Durante os reviramentos do solo, ocorridos
no princí-pio deste período, a vida orgânica, como é fácil de conceber-se, teve
que ficar estacionária por algum tempo, o que se reconhece examinando terrenos
baldos de fósseis. Desde, porém, que sobreveio um estado mais calmo,
reapareceram os vegetais e os animais. Estando mudadas as condições de
vitalidade, mais depurada a atmosfera, formaram-se novas espécies, com
organização mais perfeita. As plantas, sob o ponto de vista da estrutura,
diferem pouco das de hoje.
41.
No correr dos dois períodos precedentes,
eram poucoextensos os terrenos que as águas não cobriam; eram, ainda assim,
pantanosos e com freqüência ficavam submersos. Essa a razão por que só havia
animais aquáticos ou anfíbios.
O período terciário, em o qual vários continentes se
formaram, caracterizou-se pelo aparecimento dos animais terrestres.
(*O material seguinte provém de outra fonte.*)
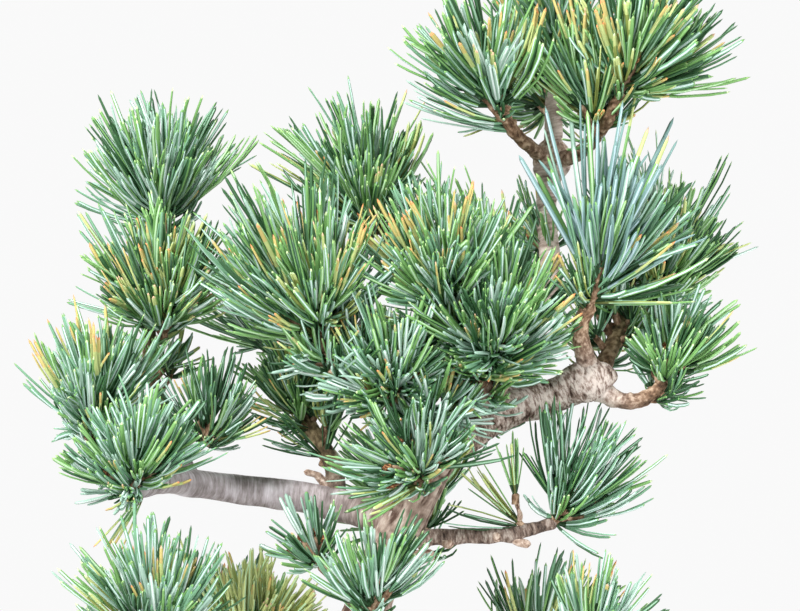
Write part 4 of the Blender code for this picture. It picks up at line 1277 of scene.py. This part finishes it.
def loose_grains(width, depth):
    """The coarse grains strewn on the soil."""
    dice = np.random.default_rng(GRAIN_SEED)
    grains = Heap()
    for _ in range(GRAIN_COUNT):
        x = dice.uniform(*GRAIN_SPREAD) * width
        y = dice.uniform(*GRAIN_SPREAD) * depth
        size = dice.uniform(*GRAIN_SIZE)
        verts, quads, tris = rough_stone(dice)
        turn = dice.uniform(0, FULL_TURN)
        tall = dice.uniform(*GRAIN_TALL)
        across, along = math.cos(turn), math.sin(turn)
        spin = np.array([[across, -along, 0], [along, across, 0], [0, 0, 1]])
        verts = (verts * [size, size * dice.uniform(*GRAIN_NARROW), size * tall]) @ spin.T
        z = float(soil_height(x, y, width, depth))
        colour = dice.choice(len(GRAIN_COLOURS), p=GRAIN_SHARES)
        grains.add(verts + [x, y, z + dice.uniform(*GRAIN_LIFT)], quads, tris, colour, colour)
    return grains


def build_soil():
    width, depth = size_of("soil")
    looks = [grain_material(index, colour) for index, colour in enumerate(GRAIN_COLOURS)]
    place(soil_bed(width, depth).build("soil_bed", [looks[BED_COLOUR]]), "earth", "soil")
    place(loose_grains(width, depth).build("soil_grains", looks, smooth=False), "earth")


# ---------------------------------------------------------------- studio

FLOOR_RADIUS, FLOOR_POINTS = 1.1, 96
FLOOR_COLOUR = (238, 238, 238)
BACKDROP_LIGHT, BACKDROP_DIM = 0.95, 0.5  # near the horizon, and toward the zenith and the ground
BACKDROP_FADE = (0.14, 0.6)  # sines of the elevations between which it fades
CROWN = (0.0, 0.0, 0.26)
# Soft lights, all aimed at the crown, as (name, place, size, power)
LIGHTS = [
    ("key", (-0.5, -0.7, 1.0), 0.4, 24.0),
    ("fill", (0.8, -0.6, 0.45), 0.7, 7.0),
    ("back", (0.3, 0.9, 0.8), 0.6, 8.0),
]
CAMERA_PLACE = (0.0, -0.9, 0.267)
VIEW_HALF_WIDTH = 0.13333  # what the picture's half width covers at the trunk
SENSOR_WIDTH = 36.0
CLIP_START, CLIP_END = 0.05, 20.0


def build_floor():
    mesh = bpy.data.meshes.new("floor")
    angles = [FULL_TURN * number / FLOOR_POINTS for number in range(FLOOR_POINTS)]
    ring = [(FLOOR_RADIUS * math.cos(angle), FLOOR_RADIUS * math.sin(angle), 0) for angle in angles]
    mesh.from_pydata(ring, [], [list(range(FLOOR_POINTS))])
    made, _, shader = new_material("pale_floor", roughness=0.7, specular=0.2)
    shader.inputs["Base Color"].default_value = linear(*FLOOR_COLOUR)
    link_mesh("floor", mesh, [made])


def build_backdrop(scene):
    """A white sky, brightest at the horizon behind the plant."""
    world = bpy.data.worlds.new("studio")
    world.use_nodes = True
    tree = world.node_tree
    backdrop = tree.nodes["Background"]
    backdrop.inputs["Color"].default_value = (1.0, 1.0, 1.0, 1.0)
    direction = add_node(tree, "TexCoord", {}, "Generated")
    slope = maths(tree, "ABSOLUTE", add_node(tree, "SeparateXYZ", {"Vector": direction}, "Z"))
    fade = {"Value": slope, "To Min": BACKDROP_LIGHT, "To Max": BACKDROP_DIM}
    fade["From Min"], fade["From Max"] = BACKDROP_FADE
    tree.links.new(add_node(tree, "MapRange", fade, "Result"), backdrop.inputs["Strength"])
    scene.world = world
    scene.view_settings.view_transform = "Standard"


def build_lights(scene):
    for name, spot, size, power in LIGHTS:
        light = bpy.data.lights.new(name, "AREA")
        light.size = size
        light.energy = power
        made = bpy.data.objects.new(name, light)
        made.location = spot
        made.rotation_euler = (Vector(CROWN) - Vector(spot)).to_track_quat("-Z", "Y").to_euler()
        scene.collection.objects.link(made)


def build_camera(scene):
    camera = bpy.data.cameras.new("camera")
    camera.sensor_width = SENSOR_WIDTH
    camera.lens = SENSOR_WIDTH / 2 * -CAMERA_PLACE[1] / VIEW_HALF_WIDTH
    camera.clip_start = CLIP_START
    camera.clip_end = CLIP_END
    eye = bpy.data.objects.new("camera", camera)
    eye.location = CAMERA_PLACE
    eye.rotation_euler = (math.pi / 2, 0.0, 0.0)
    scene.collection.objects.link(eye)
    scene.camera = eye


build_floor()
build_backdrop(bpy.context.scene)
build_lights(bpy.context.scene)
build_camera(bpy.context.scene)
build_pot()
build_soil()
build_limbs()
build_stubs()
build_foliage()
Assim como o período de transição
assistiu ao nascimento de uma vegetação colossal, o período secundário ao de
reptis monstruosos, também o terciário presenciou o de gigantescos mamíferos,
quais o elefante, o rinoceronte, o hipopótamo, o paleotério,
o megatério, o dinotério, o mastodonte,
o mamute, etc. Estes dois últimos,
variedades do elefante, tinham de 5 a 6 metros de altura e suas defesas
chegavam a 4 metros de comprimento. Também assistiu, esse período, ao
nascimento dos pássaros, bem como à maioria das espécies animais que ainda hoje
existem. Algumas, das dessa época, sobreviveram aos cataclismos posteriores;
outras, qualificadas genericamente de animais
antediluvianos, desapareceram completamente, ou foram substituídas por
espécies análogas, de formas menos pesadas e menos maciças, cujos primeiros
tipos foram como que esboços. Tais o “felis speloea”, animal carnívoro do
tamanho de um touro, com os caracteres anatômicos do tigre e do leão; o “cervus
megaceron”, variedade do cervo, cujos chifres, compridos de 3 metros, eram
espaçados de 3 a 4 nas extremidades.
Camadas de calcáreo conchífero
foram encontradas nos Andes, América, a 5.000 metros acima do nível do oceano.